A colleague recently introduced me to GoCD and explained some of its benefits and why they prefer it for Continuous Delivery in their organization. I've used a number of popular CI/CD products and wanted to give it a try. My colleague presented GoCD as a strong contender when seeking Continuous Delivery and Pipelines for development software development. I will present a shallow dive into this automation software while using a JHipster application as my artifact.
Terminology
GoCD has some typical abstractions for an automation server with extra cool stuff thrown in.
Resources - Tagging. For this demonstration, I've tagged my agents with "Java" and "Docker".
Environments - Isolation for pipelines and agents. Objects in one environment cannot be used in another.
Task - Smallest pipeline unit. A single command to be run, like a shell command.
Job - Multiple tasks to be run together.
Stage - Collection of jobs that can be run in parallel.
Pipeline - Multiple stages that deliver your artifact. The first-class object of GoCD!
Material - Something that drives a pipeline. Very powerful and interesting feature of GoCD. Pipelines can be material for other pipelines. Stages can be material for multiple pipelines which offers more options for parallelism.
Value Stream Map - The visual representation of the CI/CD workflow. Another powerful feature that allows a top-down view of multiple pipelines running and consuming each other as material.
Building The Infrastructure
For my test-drive of GoCD, I used Docker, Nexus, and the JHipster stack. Docker is a no-brainer for testing out new software. An artifact repository felt necessary and comfortable for my pipeline so I chose Nexus 3 for its capabilities as both a Java artifact repository and a Docker registry.
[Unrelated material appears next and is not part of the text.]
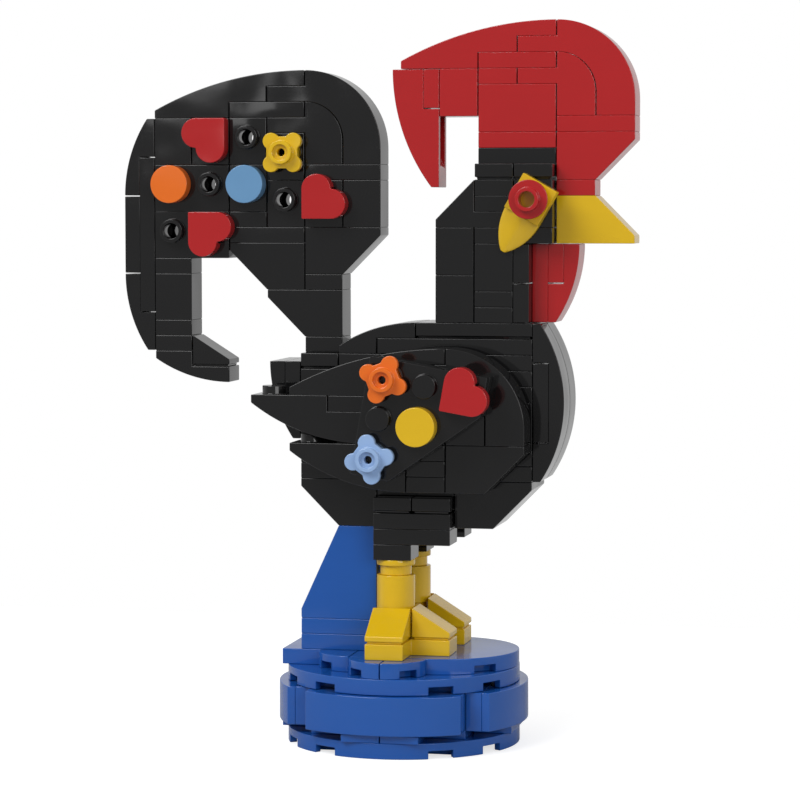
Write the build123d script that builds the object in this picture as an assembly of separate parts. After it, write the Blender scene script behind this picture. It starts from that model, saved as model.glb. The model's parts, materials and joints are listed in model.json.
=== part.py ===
"""Rooster of Barcelos built from studded interlocking bricks, on a round foot.

Millimetres, +Z up, +X towards the beak, -Y towards the viewer of the near side.
The origin is the centre of the foot's flat underside.
Every place is counted on the brick grid: columns of one stud pitch along X,
rows of one plate height along Z. Column 0 is the rear edge of the tail and
row 0 is the top of the tail, as the model is laid out.
"""
import math
import os
from build123d import *

HALF_SHARE = 0.5

# Driving sizes of the brick system
STUD = 8.0                   # pitch of the studs
PLATE_SHARE = 0.4            # a plate's height as a share of the pitch: five plates make two studs
PLATE = STUD * PLATE_SHARE
SIDE_PLAY = 0.1              # each brick is this much smaller than its cell, on each side
HALF_CELL = STUD * HALF_SHARE - SIDE_PLAY    # half width of a one-stud piece, or its radius
STUD_RADIUS_SHARE = 0.3      # studs clutch what lies between them, so they follow the pitch
STUD_RADIUS = STUD * STUD_RADIUS_SHARE
STUD_HEIGHT = 1.7
STUD_WALL = 0.8              # wall of a hollow stud
STUD_HOLE_RADIUS = STUD_RADIUS - STUD_WALL
FIT = 0.05                   # radial clearance of a stud in its socket
SOCKET_SPARE = 0.1           # depth left free above a stud
OVERRUN = 1.0                # how far a cutting tool reaches past the face it cuts

# Walls and edges of the bricks
BRICK_WALL = 1.2             # wall and roof of a brick that its hollow studs open into
SIDE_STUD_DROP = PLATE * 1.25    # depth of a side stud's axis below the top of its brick
LIP = PLATE * HALF_SHARE     # upright edge at the thin end of a slope
SLOPE_WALL = 1.5             # wall of a slope that shows its hollow underside
GROOVE_DEPTH = 0.4           # relief round the lower edge of a jumper plate or a toe
GROOVE_HEIGHT = 0.5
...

Grabbing images from GoCD's official Docker images, I quickly got set-up.
Containers
So that these containers could communicate with each other, I added them to the bridge network and used IP address instead of service discovery.
For Nexus set up, I created Docker repositories. One was used as a private registry and another was created to proxy all of the images from Docker Hub.
Maven was used to build the Java artifact and the Docker image with Spotify's Dockerfile-Maven plugin.
To add more cool factor to my pipeline, I created one of my agent's with:
-v /var/run/docker.sock:/var/run/docker.sock
This shares my host machine Docker socket with the container. After installing the Docker client inside the container, it can use this connection to manage Docker on the host. It was used to stop, destroy, and create JHipster app containers during my testing. I really like using this trick to simulate a Continuous Delivery Pipeline as it made artifact delivery super smooth. This isn't secure so I don't recommend trying this on prod.
Infra
The Pipeline
Mapping out the steps before jumping into the GoCD server:
- Test the Java code
- Create the Java artifact
- Create the Docker image
- Tag the Docker image
- Push the Docker image to Nexus
- Destroy running JHipster container on host machine (if it exists)
- Deploy new JHipster container to host machine
After some tinkering on the GoCD server, I created a JHipster environment, an Ippon pipeline group, and added my pipeline to them. I also added another pipeline for checking the Docker socket functionality.
My Pipelines
Creating a new pipeline requires a name, group, material, initial stage, job, and task. From there it was just plugging in the rest of my tasks.
When I began building the pipeline tasks, I really appreciated the command lookup tool.
Lookup Commands
Completed Tasks
When building out my pipeline I initially had a bunch of failures related to my Docker configuration. Fixing these required many reruns of the job and subsequent failures. While that was frustrating, it was cool seeing the graph that GoCD creates to visualize stage duration and success.
Stage Graph
Despite these setbacks, my pipeline was quickly successful and JHipster was delivered happily to his ephemeral home in a Docker container.
Conclusions
This automation tool seems very powerful and perfect for those seeking a lot of parallelism in their pipelines but I was unable to tap this potential. My tasks were able to fit inside a single job, inside a single stage. UI navigation was a little convoluted, as I had to drill down into the pipeline, stage, and job to edit my tasks.
The console logging was very intermittent and slow compared to other automation servers. This was complicated by what I felt was a lack of visual representation for my pipeline.
Value Stream Map
Above is the Value Stream Map for my pipeline while running. This doesn't convey enough information for my tastes. The VSM is great for displaying large, interconnected pipelines and materials but suffers when tasked to represent single pipelines.
I've built many pipelines but few so complex that I felt GoCD would have been my first choice for implementing them. When approaching CI/CD I think it is best to look for the right tool for the job. GoCD is still a strong contender if your job is highly complex and full of opportunities to utilize its first-class support for parallelism.